Szybko się ściemniło więc ostatnie 15 kilometrów już po ćmoku na lampkach. Lato
w tym roku trwa znacznie dłużej ale dni są już znacznie krótsze więc chcąc w
pełni z niego korzystać trzeba szybciej wyjeżdżać z domu i wcześniej wracać.
https://www.strava.com/activities/8854986460
https://www.strava.com/activities/8854986460
Rozjazd 23
Czwartek, 21 września 2023 Kategoria 0-50, Cube '23, Regeneracja, Samotnie, Szosa
Km: | 35.00 | Km teren: | 0.00 | Czas: | 01:24 | km/h: | 25.00 |
Pr. maks.: | 55.00 | Temperatura: | 23.0°C | HRmax: | 132132 ( 67%) | HRavg | 105( 53%) |
Kalorie: | 764kcal | Podjazdy: | 380m | Sprzęt: Litening C:62 Pro | Aktywność: Jazda na rowerze |
Spokojna przejażdżka na kawę w
Bajce w Górkach Wielkich. Noga całkiem nieźle podawała mimo zmęczenia, w
dalszym ciągu pogoda letnia więc trzeba z niej jak najdłużej korzystać. Po kawie
i lodach wróciłem dłuższą drogą do domu, podziwiając widoki na Beskidy.

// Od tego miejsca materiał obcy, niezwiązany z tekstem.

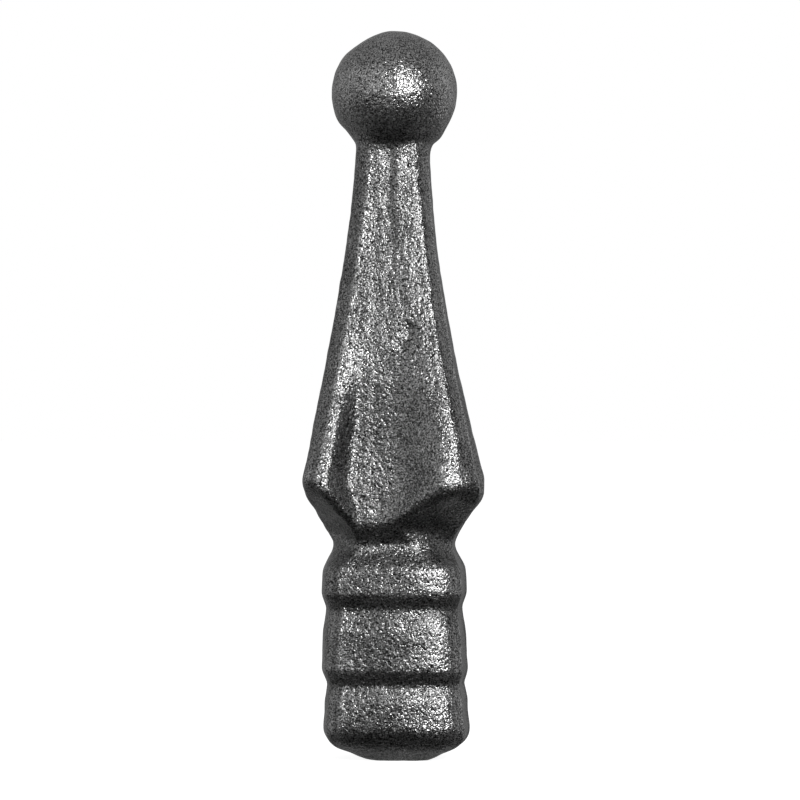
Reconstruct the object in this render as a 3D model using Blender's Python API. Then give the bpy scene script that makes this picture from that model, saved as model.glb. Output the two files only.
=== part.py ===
"""A forged fence spear point: a ball on a hollow-faced, four-sided shaft over a foot with three bands.

Metres, +Z up. The origin is the middle of the flat under the foot, which is welded to the picket's end,
and the four faces look along -Y, +X, +Y and -X.

The forging is one solid, lofted from the foot to the ball. Its outline gives each height the distance
from the axis to a face. Its section there is a square with cut corners and rounded edges, and at the
ball that section turns into a circle.
"""

import math

import bmesh
import bpy
import numpy as np

MM = 0.001

# The foot: a weld flat, a domed underside and three bands, from the picket upwards.
FOOT_HALF_WIDTH = 12.0 * MM
WELD_FLAT_HALF_WIDTH = 6.0 * MM
BAND_HEIGHTS = (13.1 * MM, 13.0 * MM, 10.7 * MM)
UNDERSIDE_RISE = 2.1 * MM
UNDERSIDE_INSET = 1.8 * MM
UNDERSIDE_FILLET = 6.0 * MM
HEEL_HEIGHT = 5.0 * MM
HEEL_FILLET = 6.0 * MM

# Each groove has a steep side under the band above it and a long slope down to the band below it. The
# drops are those of the slopes on top of the three bands, from the picket upwards.
GROOVE_DEPTH = 0.9 * MM
GROOVE_STEEP_RISE = 2.3 * MM
BAND_SLOPE_DROPS = (2.8 * MM, 4.0 * MM, 4.0 * MM)
GROOVE_FILLET = 0.9 * MM
BAND_TOP_FILLET = 3.0 * MM
BAND_BOTTOM_FILLET = 1.5 * MM

# The neck, the shoulder and the shaft. The half widths of the first two are those of their sharp corners.
NECK_HALF_WIDTH = 9.8 * MM
NECK_FILLET = 3.0 * MM
SHOULDER_RISE = 9.8 * MM
SHOULDER_HALF_WIDTH = 15.45 * MM
SHOULDER_FILLET = 5.5 * MM
SHAFT_LENGTH = 59.0 * MM
SHAFT_TOP_HALF_WIDTH = 6.2 * MM
SHAFT_FLARE = 1.5
BALL_RADIUS = 10.7 * MM
BALL_FILLET = 1.4 * MM

# The forging isn't quite straight: between its shoulder and its ball it bows towards -X.
SHAFT_BOW = 0.5 * MM

# The corners: how much each face loses to the cut at its side, and the radius of the two edges of the cut.
FOOT_CORNER_CUT = 3.0 * MM
NECK_CORNER_CUT = 4.4 * MM
WAIST_CORNER_CUT = 8.2 * MM
SHAFT_CORNER_CUT = 2.6 * MM
FOOT_EDGE_RADIUS = 1.4 * MM
NECK_EDGE_RADIUS = 3.0 * MM
SHAFT_EDGE_RADIUS = 1.3 * MM

# The facets under the shoulder are turned, so each face runs down to a point left of its middle.
WAIST_HEIGHT = 3.2 * MM
WAIST_SKEW = 3.2 * MM

# The faces: the foot's swell a little, and the shaft's are scooped. A scoop's floor starts level with
# its face at the lip, this high above the neck, and flares less than the face does.
FOOT_FACE_SWELL = 0.2 * MM
LIP_HEIGHT = 3.4 * MM
FLOOR_FLARE = 0.85
SHAFT_TOP_HOLLOW = 0.15 * MM

# Across a face, from its left edge (0) to its right (1), the scoop falls steeply and rises again slowly.
SCOOP_FALLS = (0.04, 0.24)
SCOOP_RISES = (0.52, 0.95)

# How finely the surface is divided.
FACE_POINTS = 9
EDGE_STEPS = 2
WAIST_RINGS = 8
SHAFT_RINGS = 13
BALL_RINGS = 15
ARC_STEP = math.radians(16)

IRON_COLOUR = (0.16, 0.16, 0.165, 1.0)
IRON_ROUGHNESS = 0.42


def heights():
    """The named levels of the forging, each worked out from the one under it."""
    neck = sum(BAND_HEIGHTS)
    shoulder = neck + SHOULDER_RISE
    shaft_top = shoulder + SHAFT_LENGTH
    ball_centre = shaft_top + math.sqrt(BALL_RADIUS**2 - SHAFT_TOP_HALF_WIDTH**2)
    return {"neck": neck, "shoulder": shoulder, "shaft_top": shaft_top, "ball_centre": ball_centre}


def foot_corners():
    """The foot's outline as (height, half width, fillet) corners, up to the top of its last band."""
    corners = [
        (0.0, WELD_FLAT_HALF_WIDTH, 0.0),
        (UNDERSIDE_RISE, FOOT_HALF_WIDTH - UNDERSIDE_INSET, UNDERSIDE_FILLET),
        (HEEL_HEIGHT, FOOT_HALF_WIDTH, HEEL_FILLET),
    ]
    top = 0.0
    for height, drop in zip(BAND_HEIGHTS[:-1], BAND_SLOPE_DROPS):
        top += height
        corners += [
            (top - drop, FOOT_HALF_WIDTH, BAND_TOP_FILLET),
            (top, FOOT_HALF_WIDTH - GROOVE_DEPTH, GROOVE_FILLET),
            (top + GROOVE_STEEP_RISE, FOOT_HALF_WIDTH, BAND_BOTTOM_FILLET),
        ]
    last_top = top + BAND_HEIGHTS[-1]
    corners.append((last_top - BAND_SLOPE_DROPS[-1], FOOT_HALF_WIDTH, BAND_TOP_FILLET))
    return corners


def shaft_corners(level):
    """The neck, the shoulder and the flaring shaft, as corners of the outline up to the ball."""
    corners = [
        (level["neck"], NECK_HALF_WIDTH, NECK_FILLET),
        (level["shoulder"], SHOULDER_HALF_WIDTH, SHOULDER_FILLET),
    ]
    for step in range(1, SHAFT_RINGS + 1):
        share = 1 - step / SHAFT_RINGS
        flare = (SHOULDER_HALF_WIDTH - SHAFT_TOP_HALF_WIDTH) * share**SHAFT_FLARE
        fillet = BALL_FILLET if step == SHAFT_RINGS else 0.0
        height = level["shaft_top"] - SHAFT_LENGTH * share
        corners.append((height, SHAFT_TOP_HALF_WIDTH + flare, fillet))
    return corners


def ball_corners(level):
    """The ball's outline, from just above the shaft to just under its top."""
    start = math.pi - math.asin(SHAFT_TOP_HALF_WIDTH / BALL_RADIUS)
    corners = []
    for step in range(1, BALL_RINGS):
        polar = start * (1 - step / BALL_RINGS)
        height = level["ball_centre"] + BALL_RADIUS * math.cos(polar)
        corners.append((height, BALL_RADIUS * math.sin(polar), 0.0))
    return corners


def fillet_arc(before, corner, after, radius, steps=None):
    """The points of an arc of that radius that touches both sides of a corner."""
    into = (corner - before) / np.linalg.norm(corner - before)
    out = (after - corner) / np.linalg.norm(after - corner)
    turn = math.acos(float(np.clip(into @ out, -1, 1)))
    reach = radius * math.tan(turn / 2)
    shortest = min(np.linalg.norm(corner - before), np.linalg.norm(after - corner))
    if reach > shortest / 2:
        radius *= shortest / 2 / reach
        reach = shortest / 2
    side = math.copysign(1.0, into[0] * out[1] - into[1] * out[0])
    centre = corner - into * reach + side * radius * np.array([-into[1], into[0]])
    steps = steps or max(1, math.ceil(turn / ARC_STEP))
    start = corner - into * reach - centre
    points = []
    for step in range(steps + 1):
        angle = side * turn * step / steps
        cos, sin = math.cos(angle), math.sin(angle)
        points.append(centre + np.array([start[0] * cos - start[1] * sin, start[0] * sin + start[1] * cos]))
    return points


def outline(corners):
    """The outline's points, (height, half width), with an arc wherever a corner has a fillet."""
    places = [np.array(corner[:2]) for corner in corners]
    points = [places[0]]
    for before, corner, after, place in zip(places, places[1:], places[2:], corners[1:]):
        points += fillet_arc(before, corner, after, place[2]) if place[2] else [corner]
    points.append(places[-1])
    return points


def with_waist(points, level):
    """The outline with more points on its straight stretch below the shoulder, where the facets turn."""
    known = np.array(points)
    spacing = SHOULDER_RISE / WAIST_RINGS
    added = []
    for i in range(1, WAIST_RINGS):
        height = level["neck"] + spacing * i
        if np.abs(known[:, 0] - height).min() > spacing / 3:
            added.append(np.array([height, np.interp(height, known[:, 0], known[:, 1])]))
    return sorted(points + added, key=lambda point: point[0])


def section_form(level):
    """What shapes a section at each level: its height, corner cut, edge radius and skew."""
    band_top = level["neck"] - BAND_SLOPE_DROPS[-1]
    underside = WELD_FLAT_HALF_WIDTH / FOOT_HALF_WIDTH
    waist = level["neck"] + WAIST_HEIGHT
    brow = level["shoulder"] + 0.1 * SHOULDER_RISE
    return [
        (0.0, FOOT_CORNER_CUT * underside, FOOT_EDGE_RADIUS * underside, 0.0),
        (HEEL_HEIGHT, FOOT_CORNER_CUT, FOOT_EDGE_RADIUS, 0.0),
        (band_top, FOOT_CORNER_CUT, FOOT_EDGE_RADIUS, 0.0),
        (level["neck"], NECK_CORNER_CUT, NECK_EDGE_RADIUS, 0.0),
        (waist, WAIST_CORNER_CUT, SHAFT_EDGE_RADIUS, WAIST_SKEW),
        (brow, SHAFT_CORNER_CUT, SHAFT_EDGE_RADIUS, 0.0),
        (level["shaft_top"], SHAFT_CORNER_CUT, SHAFT_EDGE_RADIUS, 0.0),
    ]


def face_hollow(height, half_width, level):
    """How deep the faces are scooped at one height. Below the neck it is negative: there they swell."""
    if height < level["neck"]:
        edges = [0.0, HEEL_HEIGHT, level["neck"] - BAND_SLOPE_DROPS[-1], level["neck"]]
        return -FOOT_FACE_SWELL * float(np.interp(height, edges, [0.0, 1.0, 1.0, 0.0]))
    lip = level["neck"] + LIP_HEIGHT
    lip_width = NECK_HALF_WIDTH + (SHOULDER_HALF_WIDTH - NECK_HALF_WIDTH) * LIP_HEIGHT / SHOULDER_RISE
    top_floor = SHAFT_TOP_HALF_WIDTH - SHAFT_TOP_HOLLOW
    share = min(max((level["shaft_top"] - height) / (level["shaft_top"] - lip), 0), 1)
    floor = top_floor + (lip_width - top_floor) * share**FLOOR_FLARE
    return max(half_width - floor, 0)


def direction(angle):
    return np.array([math.cos(angle), math.sin(angle)])


def eased(value, start, end):
    """0 before the start, 1 past the end, and a smooth step between them."""
    share = np.clip((value - start) / (end - start), 0, 1)
    return share * share * (3 - 2 * share)


def scoop(share):
    """How much of a face's hollow there is at one place across it."""
    return eased(share, *SCOOP_FALLS) * (1 - eased(share, *SCOOP_RISES))


def section(face, cut, radius, hollow, skew):
    """A square with cut corners and rounded edges, as points round the axis, starting on the +X face."""
    corners = []
    for side in range(4):
        normal, along = direction(side * math.pi / 2), direction((side + 1) * math.pi / 2)
        corners += [normal * face - along * (face - cut + skew), normal * face + along * (face - cut - skew)]
    count = len(corners)
    arcs = [
        fillet_arc(corners[i - 1], corners[i], corners[(i + 1) % count], radius, EDGE_STEPS)
        for i in range(count)
    ]
    points = []
    for side in range(4):
        normal = direction(side * math.pi / 2)
        start, end, following = arcs[2 * side][-1], arcs[2 * side + 1], arcs[(2 * side + 2) % count]
        for step in range(1, FACE_POINTS + 1):
            share = step / (FACE_POINTS + 1)
            points.append(start + (end[0] - start) * share - normal * hollow * scoop(share))
        points += end
        points.append((end[-1] + following[0]) / 2)
        points += following
    return points


def circle(radius, count):
    """As many points as a section has, evenly round a circle, each beside its point of the section."""
    middle = (FACE_POINTS - 1) / 2
    return [radius * direction((point - middle) * 2 * math.pi / count) for point in range(count)]


def bow(height, level):
    """How far the axis stands off the straight line at one height."""
    share = (height - level["shoulder"]) / (level["ball_centre"] - level["shoulder"])
    return np.array([-SHAFT_BOW * math.sin(math.pi * np.clip(share, 0, 1)), 0.0])


def ring(height, half_width, level):
    """The loft's points at one height: a section of the forging, or a circle on the ball."""
    form = section_form(level)
    levels = [station[0] for station in form]
    cut, radius, skew = [np.interp(height, levels, [station[i] for station in form]) for i in range(1, 4)]
    squared = section(half_width, cut, radius, face_hollow(height, half_width, level), skew)
    round_points = circle(half_width, len(squared))
    roundness = np.clip((height - level["shaft_top"] + BALL_FILLET) / (2 * BALL_FILLET), 0, 1)
    shift = bow(height, level)
    return [(1 - roundness) * a + roundness * b + shift for a, b in zip(squared, round_points)]


def loft(name, rings, tip_height):
    """One closed object through the rings: a flat face closes the first one, and a fan the last."""
    mesh = bpy.data.meshes.new(name)
    shape = bmesh.new()
    loops = [[shape.verts.new((x, y, height)) for x, y in points] for height, points in rings]
    tip = shape.verts.new((0, 0, tip_height))
    shape.faces.new(reversed(loops[0]))
    count = len(loops[0])
    for lower, upper in zip(loops, loops[1:]):
        for i in range(count):
            j = (i + 1) % count
            shape.faces.new((lower[i], lower[j], upper[j], upper[i]))
    for i in range(count):
        shape.faces.new((loops[-1][i], loops[-1][(i + 1) % count], tip))
    shape.to_mesh(mesh)
    shape.free()
    mesh.shade_smooth()
    mesh.set_sharp_from_angle(angle=math.radians(35))
    return bpy.data.objects.new(name, mesh)


def iron():
    """Raw forged iron, dark grey and half rough."""
    material = bpy.data.materials.new("raw_iron")
    material.use_nodes = True
    shader = material.node_tree.nodes["Principled BSDF"]
    shader.inputs["Base Color"].default_value = IRON_COLOUR
    shader.inputs["Metallic"].default_value = 1.0
    shader.inputs["Roughness"].default_value = IRON_ROUGHNESS
    return material


def main():
    for old in list(bpy.data.objects):
        bpy.data.objects.remove(old)
    parts = bpy.data.collections.new("fence_spear_point")
    bpy.context.scene.collection.children.link(parts)

    level = heights()
    points = outline(foot_corners() + shaft_corners(level) + ball_corners(level))
    points = with_waist(points, level)
    rings = [(height, ring(height, half_width, level)) for height, half_width in points]
    point = loft("spear_point", rings, level["ball_centre"] + BALL_RADIUS)
    point.data.materials.append(iron())
    parts.objects.link(point)


main()
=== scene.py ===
"""A raw forged iron fence spear point, standing on a pale floor under soft studio light.

Metres, +Z up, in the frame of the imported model. The four faces look along -Y, +X, +Y and -X, and the
camera looks along +Y. The visual piece is a fine loft of the solid's own form, with the forging's worn
edges, dents, streaks, pits and grain worked into its surface. A face's left and right are those of
someone who looks at it.
"""

import math
import random

import bpy
import numpy as np
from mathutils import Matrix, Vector, noise


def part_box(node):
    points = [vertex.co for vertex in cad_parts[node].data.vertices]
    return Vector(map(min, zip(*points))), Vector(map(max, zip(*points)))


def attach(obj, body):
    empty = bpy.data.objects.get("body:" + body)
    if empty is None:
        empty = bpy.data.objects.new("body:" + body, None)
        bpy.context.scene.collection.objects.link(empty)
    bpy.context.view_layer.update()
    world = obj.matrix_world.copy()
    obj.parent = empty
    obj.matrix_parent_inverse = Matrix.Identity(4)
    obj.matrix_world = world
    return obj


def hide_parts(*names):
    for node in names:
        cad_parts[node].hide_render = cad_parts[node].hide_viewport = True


MM = 0.001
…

R#17 - Z nogi na nogę | Ride | Strava
R#17 - Z nogi na nogę | Ride | Strava
Trening 90
Środa, 20 września 2023 Kategoria 50-100, Cube '23, Ćwiczenia, Samotnie, Szosa, Trening 2023
Km: | 67.00 | Km teren: | 0.00 | Czas: | 02:33 | km/h: | 26.27 |
Pr. maks.: | 58.00 | Temperatura: | 19.0°C | HRmax: | 181181 ( 92%) | HRavg | 126( 64%) |
Kalorie: | 1623kcal | Podjazdy: | 1010m | Sprzęt: Litening C:62 Pro | Aktywność: Jazda na rowerze |
Udało się szybciej wyjść z pracy
więc i na trening wyjechałem nieco szybciej. W planie miałem dwie serie
powtórzeń na podjeździe ale zrezygnowałem z jazdy na Przegibek wybierając Równicę
i upychając cały planowany wysiłek na jednym podjeździe. Najpierw trochę
akcentów na pojeździe od Jaszowca ogień, każde powtórzenie trwało 3 minuty i z poziomu
około 5 W/kg przez 3 minuty dochodziłem do 5,7 W/kg i tak 5 razy. Na koniec dwa
mocniejsze pociągnięcia na finisz Równicy i Skibówkę. Przy równej jeździe na
maksa dałoby się jeszcze szybciej wjechać na Równicę ale i tak udało się
wywalczyć najlepszy czas. Równica to jednak moja góra i po raz kolejny to
potwierdziłem. Przez kilka dni miałem najlepszy czas na Równicy i tego mi nikt
ani nic nie zabierze, nawet mimo faktu, że nagle wypłynął kogoś lepszy czas z
sierpnia niepodparty żadnymi wartościowymi danymi z licznika więc mam prawo
twierdzić, że nie jest to uczciwy przejazd. Po Równicy spokojnie zjechałem z
Równicy, mimo ciepła za dnia jazdy wieczorne są już chłodne. Dołożyłem kilka
podjazdów na powrocie do domu i uzbierał się kilometr w pionie.